01 Sep

Journal Day 5 of my 71st Year

 Who Is the Truest Among Us? I am watching a BritBox show today. It is a fictional story about anti-terrorism politics in England and how one family is caught up in public propaganda and government efforts that center on perceived threats. In episode 5, “the preacher” who is head of a dangerous extremist cell that operates in both London and Pakistan (the show is probably ten years old) asks one of the frightened, reluctant recruits, “Are you a true Muslim”? The question takes me back fifty years.

 I know something about cult recruitment. When I went to Baptist Bible College in the 1970s, a very young woman anxious for adventure and passionate about Jesus, I went to a church led by a youthful and intelligent, energetic man. His oratorical and personal styles were captivating. Although I’d already committed my life to the ministry – even my childhood was wrapped in Baptist faith and dogma – I’d never questioned the teachings. I’d never questioned the practices or sincerity of the preachers. This young man, Fred Drummond, opened my mind to skepticism. Not of the usual ‘enemies of faith’ such as humanists and elitists and progressives. But of the people and ideas most familiar to me. Over several months’ time, I began to question other preachers, the ones I’d trusted, their motives and their authenticity. Who was a true believer; who was following Jesus’ teachings best?

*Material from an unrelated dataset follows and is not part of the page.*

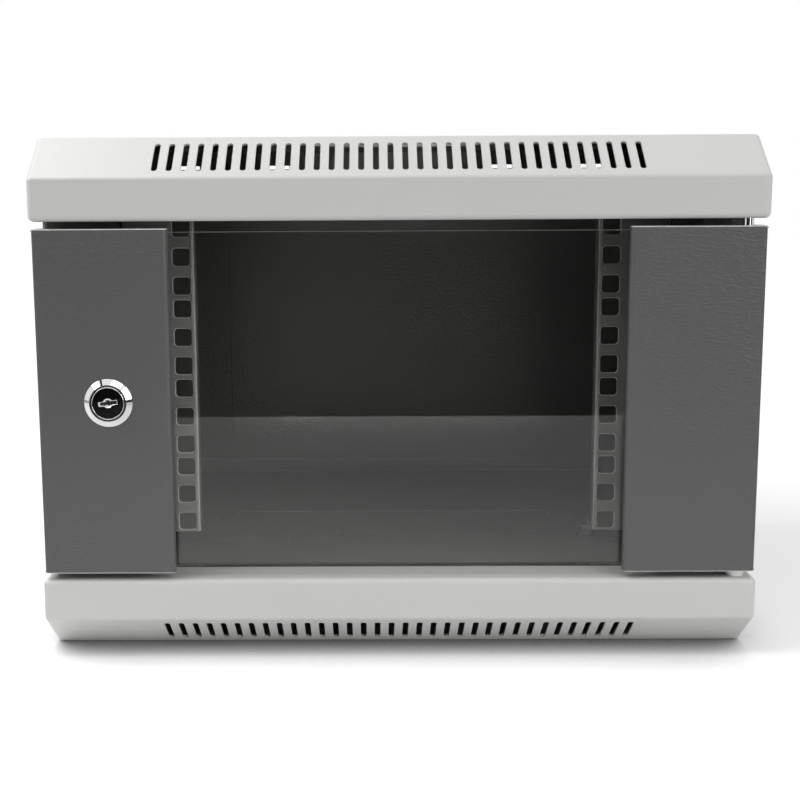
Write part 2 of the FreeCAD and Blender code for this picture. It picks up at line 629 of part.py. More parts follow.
def hinge_pin_clip():
    """Ring on the pin that takes the spring and stops against the strip's end."""
    top = DOOR_HIGH - SHEET - PIN_CLEARANCE
    ring = rod(HINGE_X, HINGE_Y, top - CLIP_THICKNESS, CLIP, CLIP_THICKNESS)
    return ring.cut(rod(HINGE_X, HINGE_Y, top - 2 * CLIP_THICKNESS, PIN, 3 * CLIP_THICKNESS))


def hinge_spring():
    """Compression spring between the guide and the ring on the pin, its wire square in section."""
    low = guide_height() + SPRING_WIRE / 2 + PIN_CLEARANCE
    high = DOOR_HIGH - SHEET - CLIP_THICKNESS - SPRING_WIRE / 2 - 2 * PIN_CLEARANCE
    radius = PIN / 2 + SPRING_WIRE / 2 + FIT
    path = Part.makeHelix((high - low) / SPRING_TURNS, high - low, radius)
    path.translate(V(HINGE_X, HINGE_Y, low))
    corners = [V(HINGE_X + radius + SPRING_WIRE / 2 * math.cos(k * math.pi / 2), HINGE_Y,
                 low + SPRING_WIRE / 2 * math.sin(k * math.pi / 2)) for k in range(5)]
    return Part.Wire(path).makePipeShell([Part.makePolygon(corners)], True, True)


def hinge_bush():
    """Flanged bush in the lower cover that carries the door's weight."""
    flange = rod(HINGE_X, HINGE_Y, LOWER_RIM, BUSH, DOOR_GAP - PIN_CLEARANCE)
    sleeve = rod(HINGE_X, HINGE_Y, LOWER_RIM - SHEET, BUSH_SLEEVE, SHEET)
    bore = rod(HINGE_X, HINGE_Y, LOWER_RIM - 2 * SHEET, PIN + 2 * PIN_CLEARANCE, DOOR_GAP + 2 * SHEET)
    return flange.fuse(sleeve).cut(bore)


def hinge_pin_bottom():
    """Fixed lower pin, pressed into the end of the right strip."""
    low = LOWER_RIM - SHEET - PIN_ENGAGEMENT
    pin = rod(HINGE_X, HINGE_Y, low, PIN, DOOR_LOW + SHEET - low)
    head = rod(HINGE_X, HINGE_Y, DOOR_LOW + SHEET, CLIP, CLIP_THICKNESS)
    return pin.fuse(head)


def case_screws():
    """Four screws through support, tab, rim and floor plate."""
    head_seat = SUPPORT_BASE + RAIL_SHEET
    grip = head_seat - (FLOOR_TOP - SHEET)
    return [machine_screw(x, y, head_seat, CASE_SCREW, grip + CASE_SCREW, -Z_AXIS)
            for x, y in case_screw_places()]


def case_nuts():
    return [ring_nut(x, y, FLOOR_TOP - SHEET, CASE_SCREW, -Z_AXIS) for x, y in case_screw_places()]


def rail_screw_places():
    y, low = rail_screw_place()
    return [(side, y, z) for side in (-1, 1) for z in (low, 2 * MID_HEIGHT - low)]


def rail_screws():
    grip = 2 * RAIL_SHEET + FIT
    return [machine_screw(side * (RAIL_OUTER_EDGE - RAIL_SHEET), y, z, RAIL_SCREW, grip + RAIL_SCREW, X_AXIS * side)
            for side, y, z in rail_screw_places()]


def rail_nuts():
    seat = RAIL_OUTER_EDGE + FIT + RAIL_SHEET
    return [ring_nut(side * seat, y, z, RAIL_SCREW, X_AXIS * side) for side, y, z in rail_screw_places()]


def ground_stud():
    return rod(STUD_X, FRONT + STUD_BACK, FLOOR_TOP - SHEET, STUD, SHEET + STUD_LENGTH)


def ground_washer():
    y = FRONT + STUD_BACK
    washer = rod(STUD_X, y, FLOOR_TOP, 2 * STUD, SHEET)
    return washer.cut(rod(STUD_X, y, FLOOR_TOP, STUD, SHEET))


def ground_nut():
    return ring_nut(STUD_X, FRONT + STUD_BACK, FLOOR_TOP + SHEET, STUD, Z_AXIS)


def door_bumpers():
    """Two soft buttons on the left front flange that the closed door rests against."""
    x = -(DOOR_HALF - STRIP_LIP / 2)
    start = DOOR_BACK + FIT
    return [rod(x, start, z, BUMPER, BODY_FRONT - start, Y_AXIS)
            for z in (DOOR_LOW + BUMPER_INSET, DOOR_HIGH - BUMPER_INSET)]


os.makedirs("parts", exist_ok=True)
right_support = rail_support()
right_panel = side_panel()
right_rail = rail()
right_tape = glazing_tape()
pieces = {
    "bottom_cover": cover(BUSH_SLEEVE),
    "top_cover": upper(cover(PIN + 2 * PIN_CLEARANCE)),
    "floor_plate": floor_plate(),
    "roof_plate": roof_plate(),
    "side_panel_right": right_panel,
    "side_panel_left": left(right_panel),
    "back_plate": back_plate(),
    "rail_support_lower_right": right_support,
    "rail_support_lower_left": left(right_support),
    "rail_support_upper_right": upper(right_support),
    "rail_support_upper_left": left(upper(right_support)),
    "rack_rail_right": right_rail,
    "rack_rail_left": left(right_rail),
    "rail_screws": group(rail_screws()),
    "rail_nuts": group(rail_nuts()),
    "case_screws_lower": group(case_screws()),
    "case_nuts_lower": group(case_nuts()),
    "case_screws_upper": group([upper(s) for s in case_screws()]),
    "case_nuts_upper": group([upper(s) for s in case_nuts()]),
    "ground_stud": ground_stud(),
    "ground_washer": ground_washer(),
    "ground_nut": ground_nut(),
    "door_bumpers": group(door_bumpers()),
    "hinge_bush": hinge_bush(),
    "door_strip_left": lock_strip(),
    "door_strip_right": hinge_strip(),
    "glass_pane": glass_pane(),
    "glazing_tape_right": right_tape,
    "glazing_tape_left": left(right_tape),
    "lock_housing": lock_housing(),
    "lock_nut": lock_nut(),
    "lock_plug": lock_plug(),
    "lock_cam": lock_cam(),
    "cam_screw": cam_screw(),
    "hinge_guide": hinge_guide(),
    "hinge_pin_bottom": hinge_pin_bottom(),
    "hinge_pin_top": hinge_pin_top(),
    "hinge_pin_clip": hinge_pin_clip(),
    "hinge_spring": hinge_spring(),
}
for name, shape in pieces.items():
    shape.exportStep(f"parts/{name}.step")
    print(f"{name}: {len(shape.Solids)} solid(s), {shape.Volume / 1000:.2f} cm3")
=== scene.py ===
# Ten-inch wall-mount network cabinet with a hinged glass door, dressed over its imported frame.
import bmesh
import bpy
import json
from math import cos, pi, radians, sin
from mathutils import Matrix, Vector


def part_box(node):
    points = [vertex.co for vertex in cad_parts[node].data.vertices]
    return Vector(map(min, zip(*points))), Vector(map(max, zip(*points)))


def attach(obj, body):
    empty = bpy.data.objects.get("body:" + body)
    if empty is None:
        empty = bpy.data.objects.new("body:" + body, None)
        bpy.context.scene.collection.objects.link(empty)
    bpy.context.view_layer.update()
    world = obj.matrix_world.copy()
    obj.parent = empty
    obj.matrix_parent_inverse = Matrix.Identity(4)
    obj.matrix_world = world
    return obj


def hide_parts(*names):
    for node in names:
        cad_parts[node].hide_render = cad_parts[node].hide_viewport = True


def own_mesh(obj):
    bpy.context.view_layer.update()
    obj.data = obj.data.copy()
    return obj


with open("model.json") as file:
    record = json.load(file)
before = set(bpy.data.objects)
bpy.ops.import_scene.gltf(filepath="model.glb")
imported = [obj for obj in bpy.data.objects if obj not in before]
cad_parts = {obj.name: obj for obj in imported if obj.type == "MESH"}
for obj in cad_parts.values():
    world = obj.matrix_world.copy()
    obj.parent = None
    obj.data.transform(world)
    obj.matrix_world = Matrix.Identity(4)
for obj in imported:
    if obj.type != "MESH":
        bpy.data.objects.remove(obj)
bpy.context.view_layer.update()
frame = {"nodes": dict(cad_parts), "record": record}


# Covers. Two pressed pans of 1.2 mm sheet steel, one turned over on top of the other, in a light grey
# powder coat with a very fine orange peel. Screws behind the rims hold them to the body.
class Signal:
    """A socket in a material's node tree; a sum written with it adds the Math nodes."""

    def __init__(self, tree, socket):
        self.tree = tree
        self.socket = socket

    def node(self, kind, settings, sockets, output=0):
        """Add a node of any other type: its settings first, then the values or links of its sockets."""
        made = self.tree.nodes.new(kind)
        for name, value in settings.items():
            if name == "stops":
                ramp = made.color_ramp.elements
                for stop in value[1:-1]:
                    ramp.new(stop[0])
                for element, (position, level) in zip(ramp, value):
                    element.position = position
                    element.color = (level, level, level, 1.0)
            else:
                setattr(made, name, value)
        for name, value in sockets.items():
            if isinstance(value, Signal):
                self.tree.links.new(value.socket, made.inputs[name])
            else:
                made.inputs[name].default_value = value
        return Signal(self.tree, made.outputs[output])

    def math(self, operation, first, second):
        """Add a Math node."""
        return self.node("ShaderNodeMath", {"operation": operation}, {0: first, 1: second})

    def __add__(self, other):
        return self.math("ADD", self, other)

    def __radd__(self, other):
        return self.math("ADD", other, self)

    def __sub__(self, other):
        return self.math("SUBTRACT", self, other)

    def __rsub__(self, other):
        return self.math("SUBTRACT", other, self)

    def __mul__(self, other):
        return self.math("MULTIPLY", self, other)

    def __rmul__(self, other):
        return self.math("MULTIPLY", other, self)

    def tint(self, dark, light):
        """Colour between two paints, by this signal."""
        colours = {6: (*dark, 1), 7: (*light, 1)}
        return self.node("ShaderNodeMix", {"data_type": "RGBA"}, {0: self, **colours}, 2)

    def relief(self, depth, strength):
        """Normal of a surface that this signal raises by up to depth metres."""
        return self.node("ShaderNodeBump", {}, {"Height": self, "Distance": depth, "Strength": strength})


def finish(name, **constants):
    """New material: its Principled shader with the given constants, and Object coordinates to paint by."""
    made = bpy.data.materials.new(name)
    made.use_nodes = True
    tree = made.node_tree
    shader = tree.nodes["Principled BSDF"]
    for socket, value in constants.items():
        shader.inputs[socket.replace("_", " ")].default_value = value
    place = Signal(tree, tree.nodes.new("ShaderNodeTexCoord").outputs["Object"])
    return made, shader, place


def paint(shader, **signals):
    """Feed signals to the shader's sockets."""
    for socket, signal in signals.items():
        signal.tree.links.new(signal.socket, shader.inputs[socket.replace("_", " ")])


def grain(place, scale, detail=2.0, stretch=(1.0, 1.0, 1.0)):
    """Cloudy noise of the given number of features a metre."""
    spread = place.node("ShaderNodeMapping", {}, {"Vector": place, "Scale": stretch})
    return place.node("ShaderNodeTexNoise", {}, {"Vector": spread, "Scale": scale, "Detail": detail})


def put(name, data):
    """New object in the scene that shows a mesh, lamp or camera."""
    made = bpy.data.objects.new(name, data)
    bpy.context.scene.collection.objects.link(made)
    return made


def rounded(piece, width, angle):
    """Round the edges of a piece at which its faces turn by more than angle degrees."""
    bevel = piece.modifiers.new("rounded edges", "BEVEL")
    bevel.width = width
    bevel.segments = 2
    bevel.limit_method = "ANGLE"
    bevel.angle_limit = radians(angle)
    bevel.harden_normals = True
    return bevel


same_place = 0.00001        # metres within which two places are one
flat_angle = 0.5            # degrees by which the triangles of one flat face may differ
fold_angle = 35             # degrees from which an edge is rounded
slant = 0.5                 # a face whose second largest normal part passes this lies on a bend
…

 Whether extreme Islam or extreme Christianity or extreme right-wing Republican politics under people like D J Trump, cult leaders recruit their followers by asking the question, “Who is true; what is real”? After they’ve established the uncertainty and created resentment, they answer the question for you. “I am the true leader; I am the real one. All others are false. I can fix the problems. If you follow me, I’ll lead you to toward greatness.”

 In the British show that I’m viewing, the young man is already a faithful Muslim. His London family is strong and good. But his Pakistani background becomes an important question when he leaves home for college. With his father gone for long periods, doing charitable medical work in Pakistan, the young man becomes vulnerable to the recruitment of an extremist group who offer him a new ‘family’. Instead of having conversations with his father, his aunts and uncles, the young man begins to isolate from them, devours extremist propaganda, and becomes a True Believer. Instead of focusing on his family and their support they offer, the young man turns to the ‘new family’ for guidance, bending to their wishes, renouncing all others. He becomes the resentful, grievance-filled, unreasonable, cult-centered follower they groomed him to be.

  I left all that behind me four decades ago. In the end, it was a traumatic experience that shaped much of my adult life. For example, I can no longer keep lasting female relationships because the dear friends I made in that religious cult turned against me in one very public Sunday morning service. I wanted to leave; they decided it meant that I was a traitor. But I’ll speak out every chance I get. The only false leader is one who says, “I am the true one. All others are false.”

 Even at seventy years of age, I have no use for any religion. I have no use for political movements or charismatic supermen. I know a cult when I see one. I know how cults recruit and use people. If you’re not sure about a preacher or politician, then trust your gut. He or she might be as false as the hairdo or grandiosity or sincerity or intelligence they hope to gain power and profit from.